Despite off-the-run names tapping other sectors of the market, this was not seen in home equity assets, as only the benchmark names are able to seamlessly complete deals in this environment. Last week, the sector highlights came from Countrywide and Long Beach Mortgage. Countrywide priced $390 million of home-equity loan paper through unit Countrywide Securities and WaMu unit Long Beach sold a mammoth $1.975 million HEL deal via Greenwich, $1.223 million of which featured a Fannie Mae surety wrap.

With the exception of the FMGT 2001-13 class, with a 2.7-year average life, which priced at 15 basis points over one-month Libor, comparable paper for each deal priced almost uniformly.

Triple-A-rated 2.5-year senior/sub paper from Long Beach came in at 33 basis points over one-month Libor, versus 34 over for Countrywide. But Countrywide richened to levels of 85 over one-month Libor for five-year double-As (88 over for Long Beach double-As and 130 basis points over Libor for five-year single-As (135 over for Long Beach single-As)

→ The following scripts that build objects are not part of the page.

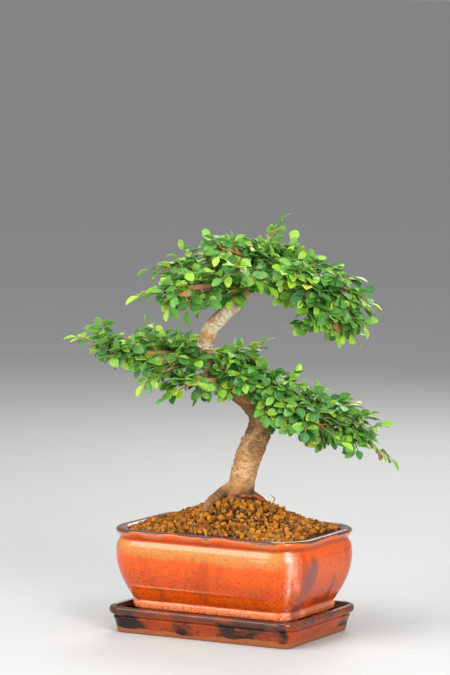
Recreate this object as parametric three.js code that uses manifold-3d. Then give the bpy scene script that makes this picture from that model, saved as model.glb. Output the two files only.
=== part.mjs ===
// A small-leaved elm bonsai with an S-shaped trunk, in a glazed rectangular pot on its own saucer.
// Millimetres, +Z up. The origin is the centre of the saucer's underside.
// The pot's long sides run along X.
import * as THREE from "three";
import { mergeVertices } from "three/addons/utils/BufferGeometryUtils.js";
import Module from "manifold-3d";

const wasm = await Module();
wasm.setup();

// Driving dimensions
const GAP = 0.3; // air between pieces that rest on or stand in each other
const LEAF_AIR = 0.1; // air between the leaves of one shoot
const CONTACT = 1e-9; // cubic millimetres in common, above which two solids touch
const SAUCER = { length: 148, width: 100, corner: 12, leastCorner: 6, height: 18.5, floor: 6.5 };
const POT = {
  length: 151,
  width: 101,
  corner: 25,
  leastCorner: 2,
  rim: 73,
  underside: 16.5,
  floor: 21.5,
  shift: 1.8, // it stands this far to the right on the saucer
};
const FOOT = { inset: 16, wall: 8, span: 22 };
const DRAIN = { radius: 5.5, fromCentre: 30 };
const MESH = { side: 22, thickness: 0.8, hole: 7, pitch: 9 };
const SOIL = { edge: 69.5, mound: 22.5, grain: 5.8, relief: 2.4 };
const TREE_TURN = THREE.MathUtils.degToRad(29.5); // the tree's best side faces past the pot's corner
const LEAF = { length: 11, width: 6.4, thickness: 0.65, fold: 0.8, droop: 1.1 };
const SHOOT = { width: 1.4, height: 0.95, tipWidth: 0.9, tipHeight: 0.65, bare: 0.28 };
const SHOOT_TRIES = 8;
const LEAF_TRIES = 16;

// Shared helpers

// A number from 0 to 1 that looks random and is the same on every run.
function scatter(i, j = 0) {
  const s = Math.sin(i * 12.9898 + j * 78.233 + 4.137) * 43758.5453;
  return s - Math.floor(s);
}

function solidFrom(geometry) {
  const bare = geometry.clone();
  bare.deleteAttribute("normal");
  bare.deleteAttribute("uv");
  const merged = mergeVertices(bare, 1e-4);
  return new wasm.Manifold(
    new wasm.Mesh({
      numProp: 3,
      vertProperties: new Float32Array(merged.attributes.position.array),
      triVerts: new Uint32Array(merged.index.array),
    }),
  );
}

function geometryFrom(solid) {
  const { vertProperties, triVerts } = solid.getMesh();
  const geometry = new THREE.BufferGeometry();
  geometry.setAttribute("position", new THREE.BufferAttribute(vertProperties, 3));
  geometry.setIndex(new THREE.BufferAttribute(triVerts, 1));
  geometry.computeVertexNormals();
  return geometry;
}

function joined(solids) {
  return solids.reduce((sum, solid) => sum.add(solid));
}

function largest(solid) {
  return solid.decompose().reduce((best, body) => (body.volume() > best.volume() ? body : best));
}

function box(length, width, height, x, y, z) {
  return solidFrom(new THREE.BoxGeometry(length, width, height).translate(x, y, z));
}

function closedGeometry(points, triangles) {
  const geometry = new THREE.BufferGeometry();
  geometry.setAttribute("position", new THREE.Float32BufferAttribute(points.flat(), 3));
  geometry.setIndex(triangles.flat());
  return geometry;
}

// Corner points of a rounded rectangle at height z, anticlockwise from above.
function ring({ length, width, corner, leastCorner }, inset, z, cornerSteps) {
  const radius = Math.max(corner - inset, leastCorner);
  const across = length / 2 - inset - radius;
  const along = width / 2 - inset - radius;
  const points = [];
  for (const [signX, signY, quarter] of [[1, 1, 0], [-1, 1, 1], [-1, -1, 2], [1, -1, 3]]) {
    for (let step = 0; step <= cornerSteps; step++) {
      const angle = (quarter + step / cornerSteps) * (Math.PI / 2);
      points.push([signX * across + radius * Math.cos(angle), signY * along + radius * Math.sin(angle), z]);
    }
  }
  return points;
}

// A body of rounded-rectangle rings, closed by its first and last ring. Profile rows are [z, inset].
function ringBody(plan, profile, cornerSteps = 4) {
  const rings = profile.map(([z, inset]) => ring(plan, inset, z, cornerSteps));
  const count = rings[0].length;
  const last = (rings.length - 1) * count;
  const triangles = [];
  for (let level = 0; level < rings.length - 1; level++) {
    for (let i = 0; i < count; i++) {
      const next = (i + 1) % count;
      const [below, above] = [level * count, (level + 1) * count];
      triangles.push([below + i, below + next, above + next], [below + i, above + next, above + i]);
    }
  }
  for (let i = 1; i < count - 1; i++) {
    triangles.push([0, i + 1, i], [last, last + i, last + i + 1]);
  }
  return closedGeometry(rings.flat(), triangles);
}

// A round limb along a smooth curve through stations of [x, y, z, radius].
function limb(stations, sides, steps, { grow = 0, bark = 0 } = {}) {
  const curve = new THREE.CatmullRomCurve3(stations.map(([x, y, z]) => new THREE.Vector3(x, y, z)));
  const frames = curve.computeFrenetFrames(steps);
  const geometry = new THREE.CylinderGeometry(1, 1, 1, sides, steps);
  const vertices = geometry.attributes.position;
  for (let v = 0; v < vertices.count; v++) {
    const step = Math.round((vertices.getY(v) + 0.5) * steps);
    const along = curve.getUtoTmapping(step / steps) * (stations.length - 1);
    const station = Math.min(Math.floor(along), stations.length - 2);
    const radius = THREE.MathUtils.lerp(stations[station][3], stations[station + 1][3], along - station);
    const [acrossX, acrossZ] = [vertices.getX(v), vertices.getZ(v)];
    const angle = Math.atan2(acrossZ, acrossX);
    const lump = 1 + bark * (Math.sin(3 * angle + step * 0.7) + 0.7 * Math.sin(5 * angle - step * 1.3));
    const place = curve
      .getPointAt(step / steps)
      .addScaledVector(frames.normals[step], acrossX * (radius * lump + grow))
      .addScaledVector(frames.binormals[step], -acrossZ * (radius * lump + grow));
    vertices.setXYZ(v, place.x, place.y, place.z);
  }
  return solidFrom(geometry);
}

// Saucer: flat underside, tapering wall, a groove under the rolled lip, and a floor for the pot's feet

const saucerProfile = [
  [0, 6.4],
  [1, 5.7],
  [8, 4.1],
  [11, 2.8],
  [12.2, 3.5],
  [13.4, 1],
  [15.4, 0],
  [17.4, 0.3],
  [SAUCER.height, 1.6],
  [SAUCER.height - 0.2, 3.8],
  [SAUCER.floor + 1.8, 7.6],
  [SAUCER.floor, 9.6],
];
const saucer = solidFrom(ringBody(SAUCER, saucerProfile, 3));

// Pot: four corner feet, a banded foot, bulging sides, a neck, a wide lip and two drain holes

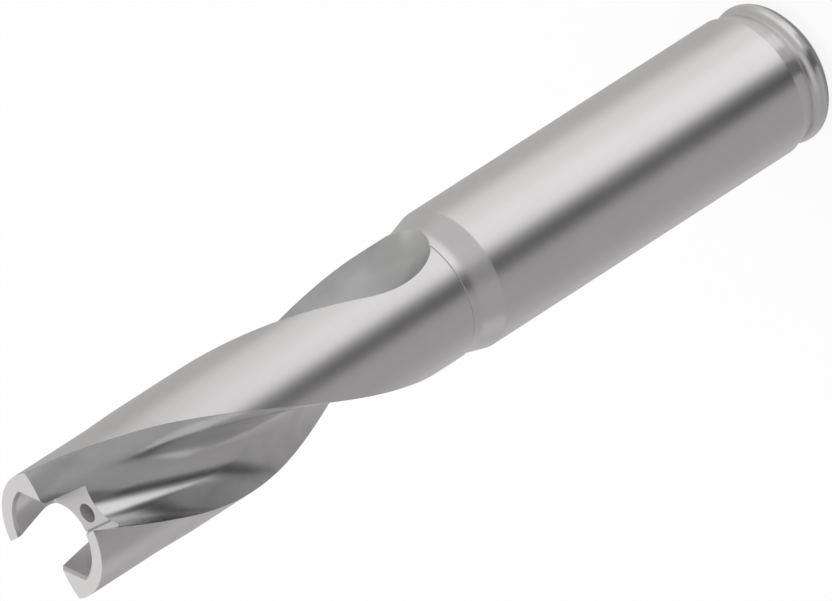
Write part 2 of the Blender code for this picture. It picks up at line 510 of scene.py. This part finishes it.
@dataclass
class FootRelief:
    """V-shaped corner relief in the pocket floor, along the foot of one arm."""

    offset: float = 1.72 * MM
    heading: float = 37.2
    start: float = -2.6 * MM
    end: float = 3.0 * MM
    width: float = 0.24 * MM
    depth: float = 0.26 * MM
    margin: float = 0.02 * MM

    def cutter(self, floor: float) -> bpy.types.Object:
        """Solid that the relief takes out of the floor.

        Args:
            floor: Height of the pocket floor.

        Returns:
            The cutter.
        """
        half, lip = self.width / 2.0, self.margin
        section = ((0.0, -self.depth), (half, 0.0), (half, lip), (-half, lip), (-half, 0.0))
        rings: list[list[Point]] = []
        for way in (self.start, self.end):
            ring: list[Point] = []
            for reach, height in section:
                side = polar(self.offset + reach, self.heading - 90.0)
                point = polar(way, self.heading) + side
                ring.append((point.x, point.y, floor + height))
            rings.append(ring)
        return lofted_object("relief_cutter", rings)


@dataclass
class CoolantDuct:
    """Supply bore in the shank and the thin duct that carries on to the pocket."""

    radius: float = 1.075 * MM
    bore_radius: float = 2.5 * MM
    bore_end: float = 42.0 * MM
    drill_point: float = 118.0
    inlet_chamfer: float = 0.7 * MM
    segments: int = 96
    margin: float = 2.0 * MM

    def cutter(self, top: float) -> bpy.types.Object:
        """Solid that the duct takes out of the bar.

        Args:
            top: Height of the tip.

        Returns:
            The cutter.
        """
        point = (self.bore_radius - self.radius) / math.tan(math.radians(self.drill_point / 2.0))
        outline = [
            (self.bore_radius + self.inlet_chamfer + self.margin, -self.margin),
            (self.bore_radius, self.inlet_chamfer),
            (self.bore_radius, self.bore_end),
            (self.radius, self.bore_end + point),
            (self.radius, top),
        ]
        turns = [TURN * i / self.segments for i in range(self.segments)]
        rings = [[(r * math.cos(t), r * math.sin(t), h) for t in turns] for r, h in outline]
        return lofted_object("duct_cutter", rings)


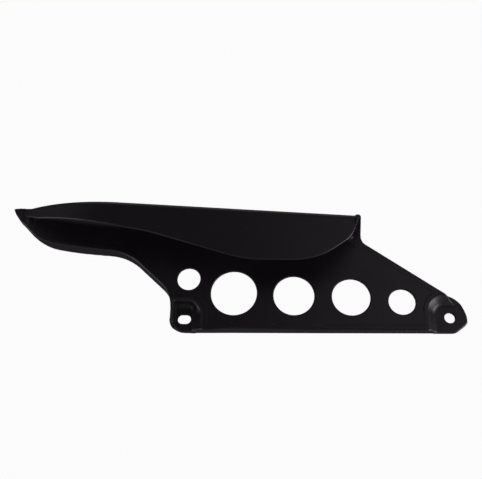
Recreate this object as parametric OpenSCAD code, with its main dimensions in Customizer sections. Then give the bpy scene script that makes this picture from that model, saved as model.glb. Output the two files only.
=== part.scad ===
// Chain guard for a motorcycle, moulded in one piece from black plastic.
// A flat side plate with round lightening holes is bolted to the swing arm at
// two sunk lugs. Its top folds over into a hood that covers the upper run of
// the chain, with an outer skirt that hangs down like a blade and a pointed
// prow at the front.
// X runs rearward, Y inboard and Z up. The origin is on the axis of the rear
// bolt hole, in the plane where both lugs seat.

/* [Mounting] */
// Distance from the rear bolt hole forward to the middle of the front slot
bolt_spacing = 237; // [228:1:246]
// Drop of the front slot below the rear bolt hole
slot_drop = 1.5; // [0:0.5:3]
// Diameter of the rear bolt hole
bolt_hole_d = 9.5; // [6:0.5:11]
// Width of the front slot, across its length
slot_w = 8.5; // [6:0.5:9]
// Length of the front slot, end to end
slot_len = 12; // [10:0.5:14]
// Thickness of a lug at its seat
seat_t = 3; // [2.4:0.2:4]
// Breadth of the round land on the back of the front slot
slot_land = 7.6; // [6.5:0.1:9]
// Breadth of the lug behind the rear bolt hole
rear_land = 10.4; // [9.5:0.1:11]

/* [Side plate] */
// Thickness of the moulded wall
wall = 2.8; // [2:0.2:3.4]
// Depth of the plate and its return flange in front of the seats
plate_depth = 12; // [10:0.5:15]
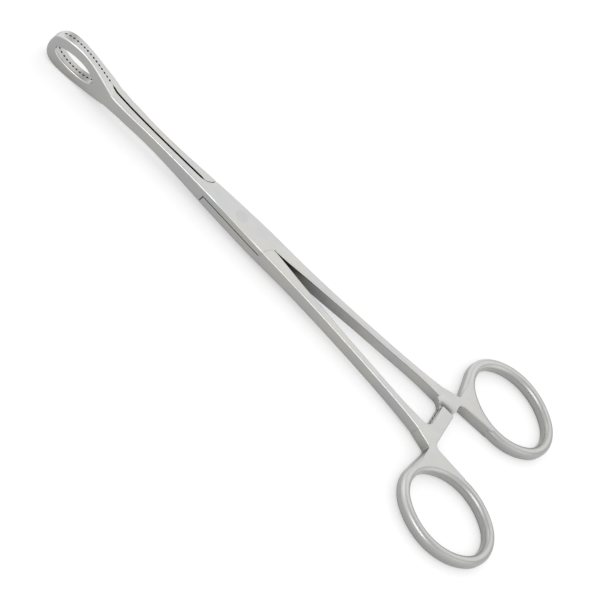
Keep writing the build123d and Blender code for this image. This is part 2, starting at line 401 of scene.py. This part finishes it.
    def roughness(self, wiring: Wiring, place: Socket, lines: Socket) -> Socket:
        """Mix the roughness from patches of uneven blasting and the polishing lines.

        Args:
            wiring: The material's wiring.
            place: Object coordinates.
            lines: The factor of the polishing lines.

        Returns:
            The roughness.
        """
        patches = wiring.noise(place, self.uneven_pattern)
        uneven = wiring.mix(Blend.NUMBERS, self.line_share, patches, lines)
        return wiring.spread(uneven, self.uneven_span, self.roughness_span)

    def bump(self, wiring: Wiring, lines: Socket, grain: Socket) -> Socket:
        """Raise the polishing lines, and the grain on top of them.

        Args:
            wiring: The material's wiring.
            lines: The factor of the polishing lines.
            grain: The factor of the blasted grain.

        Returns:
            The normal.
        """
        coarse = wiring.add("ShaderNodeBump")
        fine = wiring.add("ShaderNodeBump")
        for node, strength, depth, height in (
            (coarse, self.line_bump, self.line_depth, lines),
            (fine, self.grain_bump, self.grain_depth, grain),
        ):
            wiring.feed(strength, node.inputs["Strength"])
            wiring.feed(depth, node.inputs["Distance"])
            wiring.feed(height, node.inputs["Height"])
        wiring.feed(coarse.outputs["Normal"], fine.inputs["Normal"])
        return fine.outputs["Normal"]


BODY_STEEL = SteelFinish(
    "body_steel", colour=(0.374, 0.375, 0.377), warm_colour=(0.392, 0.388, 0.369))
LOCK_STEEL = replace(BODY_STEEL, name="lock_steel", seam=Seam())
PIN_STEEL = SteelFinish(
    "pin_steel", colour=(0.352, 0.352, 0.354), warm_colour=(0.372, 0.367, 0.352),
    edges=EdgePolishAndHighlight(share=0.0))


def dress_node(name: str, finish: SteelFinish) -> bpy.types.Object:
    """Assign a finish to every material slot of a node.

    Args:
        name: The node's name.
        finish: The finish that it takes.

    Returns:
        The dressed node.
    """
    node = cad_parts[name]
    material = bpy.data.materials.get(finish.name) or finish.build()
    for slot in node.material_slots:
        slot.material = material
    return node


@dataclass
class Forging:
    """One half of the instrument: jaw, lap, shank, ratchet bar and finger ring."""

    side: Side
    finish: SteelFinish = BODY_STEEL
    lock_finish: SteelFinish = LOCK_STEEL

    def dress(self) -> list[bpy.types.Object]:
        """Give each stretch its finish.

        Returns:
            The dressed nodes.
        """
        dressed = []
        for stretch in Stretch:
            finish = self.lock_finish if stretch is Stretch.LOCK else self.finish
            dressed.append(dress_node(f"{self.side.value}_{stretch.value}", finish))
        return dressed


@dataclass
class LockPin:
    """The pin that holds the laps, peened and ground flush."""

    finish: SteelFinish = PIN_STEEL

    def dress(self) -> bpy.types.Object:
        """Give the pin its finish and return it."""
        return dress_node("lock_pin", self.finish)


@dataclass
class Instrument:
    """The whole pair of forceps."""

    halves: list[Forging] = field(default_factory=lambda: [Forging(side) for side in Side])
    pin: LockPin = field(default_factory=LockPin)

    def build(self) -> list[bpy.types.Object]:
        """Dress both halves and the pin, and return all their nodes."""
        return [node for half in self.halves for node in half.dress()] + [self.pin.dress()]


@dataclass
class Floor:
    """A pale floor that touches the crowns of the jaws and the undersides of the rings."""

    front_x: float = -69.5 * MM
    front_z: float = -6.28 * MM
    rear_x: float = 120.6 * MM
    rear_z: float = -2.17 * MM
    size: float = 6.0
    own_colour: Colour = (0.56, 0.56, 0.56)
    seen_colour: Colour = (0.60, 0.60, 0.60)
    glow: float = 0.52

    def build(self) -> bpy.types.Object:
        """Make the floor.

        Returns:
            The floor's object.
        """
        slope = math.atan2(self.rear_z - self.front_z, self.rear_x - self.front_x)
        half = self.size / 2
        corners = [(-half, -half, 0), (half, -half, 0), (half, half, 0), (-half, half, 0)]
        mesh = bpy.data.meshes.new("floor")
        mesh.from_pydata(corners, [], [(0, 1, 2, 3)])
        mesh.materials.append(self.paint())
        floor = bpy.data.objects.new("floor", mesh)
        floor.location = (self.front_x, 0, self.front_z)
        floor.rotation_euler = (0, -slope, 0)
        bpy.context.scene.collection.objects.link(floor)
        return floor

    def paint(self) -> bpy.types.Material:
        """Make the floor's matt paint, which glows just enough for the camera to see white.

        Returns:
            The material.
        """
        material = bpy.data.materials.new("floor_paint")
        material.use_nodes = True
        wiring = Wiring(material.node_tree)
        shader = wiring.tree.nodes["Principled BSDF"].inputs
        seen = wiring.seen_directly()
        colour = wiring.mix(Blend.COLOURS, seen, self.own_colour, self.seen_colour)
        wiring.feed(colour, shader["Base Color"])
        wiring.feed(1.0, shader["Roughness"])
        wiring.feed(0.0, shader["Specular IOR Level"])
        wiring.feed(WHITE, shader["Emission Color"])
        wiring.feed(wiring.maths("MULTIPLY", seen, self.glow), shader["Emission Strength"])
        return material


@dataclass
class Lamp:
    """A large soft lamp: angles in degrees, lengths in metres and power in watts."""

    name: str
    azimuth: float
    elevation: float
    distance: float
    width: float
    power: float

    def build(self, target: Vector) -> bpy.types.Object:
        """Hang the lamp.

        Args:
            target: The point that it is aimed at.

        Returns:
            The lamp's object.
        """
        data = bpy.data.lights.new(self.name, "AREA")
        data.shape = "DISK"
        data.size = self.width
        data.energy = self.power
        lamp = bpy.data.objects.new(self.name, data)
        around, up = math.radians(self.azimuth), math.radians(self.elevation)
        level = math.cos(up)
        outward = Vector((math.sin(around) * level, math.cos(around) * level, math.sin(up)))
        lamp.location = target + outward * self.distance
        lamp.rotation_euler = outward.to_track_quat("Z", "Y").to_euler()
        bpy.context.scene.collection.objects.link(lamp)
        return lamp


@dataclass
class Studio:
    """The lamps, aimed near the middle of the instrument, and the surroundings."""

    aim_x: float = 20.0 * MM
    world_level: float = 0.62
    seen_level: float = 1.0
    lamps: tuple[Lamp, ...] = (
        Lamp("back_lamp", azimuth=12.0, elevation=46.0, distance=1.6, width=1.5, power=4.4),
        Lamp("left_lamp", azimuth=-80.0, elevation=48.0, distance=1.8, width=1.1, power=1.5),
        Lamp("right_lamp", azimuth=95.0, elevation=48.0, distance=1.8, width=1.1, power=1.5),
        Lamp("front_lamp", azimuth=188.0, elevation=47.0, distance=1.6, width=0.8, power=4.2),
    )

    def build(self) -> list[bpy.types.Object]:
        """Light the scene.

        Returns:
            The lamps' objects.
        """
        world = bpy.data.worlds.new("studio")
        world.use_nodes = True
        wiring = Wiring(world.node_tree)
        air = wiring.tree.nodes["Background"].inputs
        seen = wiring.seen_directly()
        level = wiring.mix(Blend.NUMBERS, seen, self.world_level, self.seen_level)
        wiring.feed(level, air["Strength"])
        wiring.feed(WHITE, air["Color"])
        bpy.context.scene.world = world
        target = Vector((self.aim_x, 0, 0))
        return [lamp.build(target) for lamp in self.lamps]


@dataclass
class PhotoCamera:
    """The camera at the photograph's viewing angle."""

    place: tuple[float, float, float] = (-52.69 * MM, -422.55 * MM, 419.29 * MM)
    right: tuple[float, float, float] = (0.70202, 0.43057, 0.56725)
    down: tuple[float, float, float] = (0.69858, -0.57118, -0.43099)
    forward: tuple[float, float, float] = (0.13843, 0.69883, -0.70176)
    lens_mm: float = 119.459
    sensor_mm: float = 36.0
    nearest: float = 10.0 * MM

    def build(self) -> bpy.types.Object:
        """Set up the camera.

        Returns:
            The camera's object.
        """
        data = bpy.data.cameras.new("camera")
        data.lens = self.lens_mm
        data.sensor_width = self.sensor_mm
        data.clip_start = self.nearest
        camera = bpy.data.objects.new("camera", data)
        up, back = [-v for v in self.down], [-v for v in self.forward]
        axes = Matrix((self.right, up, back)).transposed()
        camera.matrix_world = Matrix.Translation(self.place) @ axes.to_4x4()
        bpy.context.scene.collection.objects.link(camera)
        bpy.context.scene.camera = camera
        return camera


def main() -> None:
    """Build the scene in order and report each piece."""
    logging.basicConfig(level=logging.INFO, format="%(name)s: %(message)s")
    bpy.context.scene.view_settings.view_transform = "Standard"
    pieces = Instrument().build()
    pieces += [Floor().build(), *Studio().build(), PhotoCamera().build()]
    for piece in pieces:
        log.info("in place: %s", piece.name)


if __name__ == "__main__":
    main()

From the bad timing department, just hours after ANC Rental announced it would seek Chapter 11 bankruptcy protection - citing the slowdown in travel-related auto rentals - Budget Rent-A-Car announced its long-awaited fleet-lease deal through Deutsche Banc. The $200 million offering, dubbed Team Fleet Financing Corp. 2001-3, is actually viewed as much safer collateral than ANC, due to each company's reliance on airport-originated rentals (roughly 50% for Budget versus 90% for ANS units Alamo and National). As of press time the deal had not priced.